Credo che in questo caso ogni mio commento sia superfluo ma la rabbia è tale da costringermi a sottolineare qualche aspetto deduttivo: le madri non sanno introdurre il senso del limite ai loro figli, non sanno incoraggiarli all’incontro con l’altro, non sanno produrre piccole frustrazioni educative, non sono in grado di far sviluppare un minimo di ambizione, non sono in grado di separarsi psicologicamente dai loro figli, producono una personalità narcisistica che sia questa della coppia madre-bambino o solo del bambino… a meno che non si è madri abbastanza “intelligenti”. L’autore descrive il narcisismo come un fenomeno in crescita, dobbiamo dedurre che le madri di ultima generazione non sono abbastanza “intelligenti”? Ma se provochiamo ai nostri figli tutti questi disturbi come mai gli uomini-padri non ci fanno da parte e mostrano quello che sanno fare?

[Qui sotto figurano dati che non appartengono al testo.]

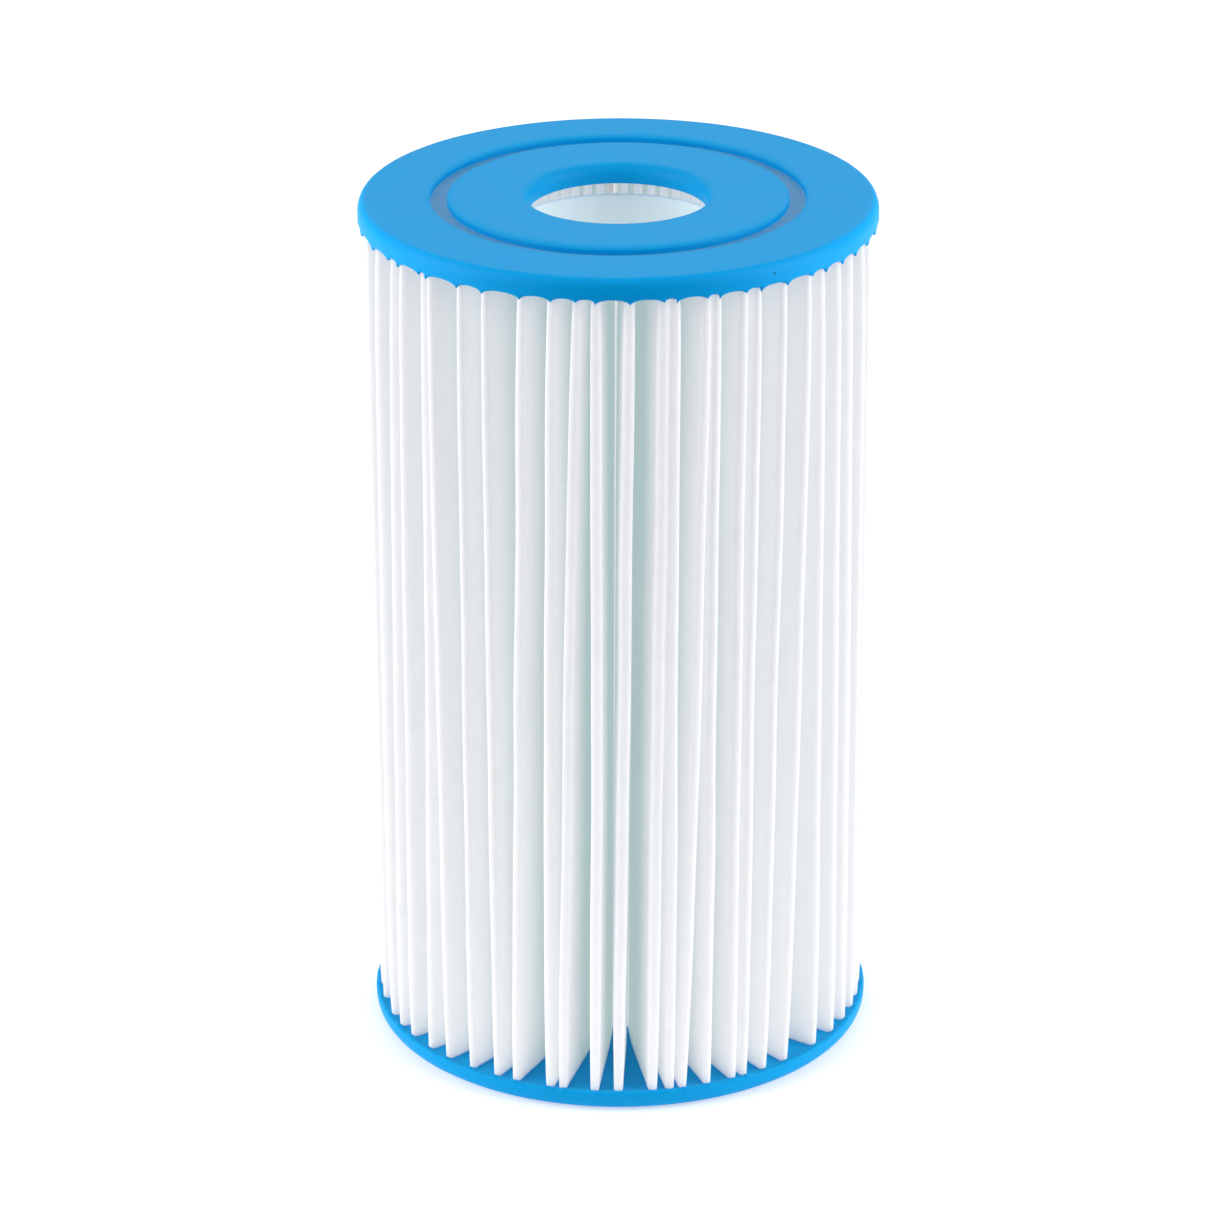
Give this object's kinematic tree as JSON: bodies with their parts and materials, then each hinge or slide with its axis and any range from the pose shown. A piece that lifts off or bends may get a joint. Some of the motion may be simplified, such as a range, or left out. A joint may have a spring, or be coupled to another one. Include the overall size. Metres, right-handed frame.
{
  "type": "filter cartridge",
  "caption": "Pleated cylindrical filter cartridge with two cast round end caps, an open bore through both and a windowed core inside.",
  "frame": {"origin": "on the bore's axis, at the face that the cartridge stands on", "axes": "+Z along the bore from the bottom cap to the top cap, -Y towards the front"},
  "size_m": [0.147, 0.147, 0.254],
  "materials": {
    "cast_polyurethane": "satin, slightly mottled casting",
    "spunbond_polyester": "matt nonwoven",
    "hot_melt_adhesive": "waxy",
    "natural_polypropylene": "smooth, slightly translucent"
  },
  "bodies": {
    "root": {"bottom_end_cap": "cast_polyurethane", "top_end_cap": "cast_polyurethane", "pleated_media": "spunbond_polyester", "seam_bead": "hot_melt_adhesive", "inner_core": "natural_polypropylene"}
  },
  "joints": []
}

Quindi: la colpa del narcisismo dei figli è delle madri. In questo caso non solo sono colpevoli ma anche inadeguate.
Per millenni la donna è stata “costretta” a prendersi cura dei figli, vuoi per natura che per cultura, oggi si scopre che non siamo in grado perché non abbastanza intelligenti; non siamo intelligenti per la sfera sociale della produzione (!) e neanche per quella della riproduzione.
Anche in questo caso comprendo le buone intenzioni dell’autore che ha voluto porre in risalto l’importanza del ruolo paterno nella crescita dei figli ma, l’utilizzo di una definizione così circoscritta per ambiti educativi, divide i ruoli genitoriali, li categorizza e li gerarchizza con una logica contraria ad una visione olistica degli apprendimenti ma, soprattutto ne attribuisce qualitativamente gli esiti.
Gli articoli che ho citato fanno parte di una rivista bimestrale a distribuzione nazionale destinata ad una divulgazione su larga scala ma soprattutto agli addetti ai lavori. Gli autori sono tutti professori universitari che, a mio modo di vedere, detengono un ruolo fondamentale nella formazione della cultura sociale e delle coscienze delle nuove generazioni; esercitano la loro professione in luoghi deputati alla ricerca, all’innovazione e quindi al progresso. Purtroppo mi capita spesso di scorgere nei testi stampati, che siano questi libri o pubblicazioni varie e di argomenti diversi, affermazioni metacomunicate che sottolineano una qualche connotazione negativa riguardo alla donna; anche quando si hanno nobili intenzioni, si cade inevitabilmente in un loop di pensiero androcentrico e svalutativo.
Mi rendo conto che i commenti sopra esposti possono risultare pensanti e provocatori ma la mia intenzione non è quella di svilire gli apporti della scienza (sarebbe perfino presuntuoso), ma di indurre ad una riflessione più analitica nel momento in cui i principi scientifici vengono divulgati. Sono convinta che gli stessi importanti contenuti avrebbero potuto essere esposti tenendo conto del messaggio di sfondo che, spesso, è quello più persuasivo in quanto non è assoggettato a filtri cognitivi. Sono stati proprio questi messaggi indiretti che, nei secoli, hanno creato la gerarchia di genere.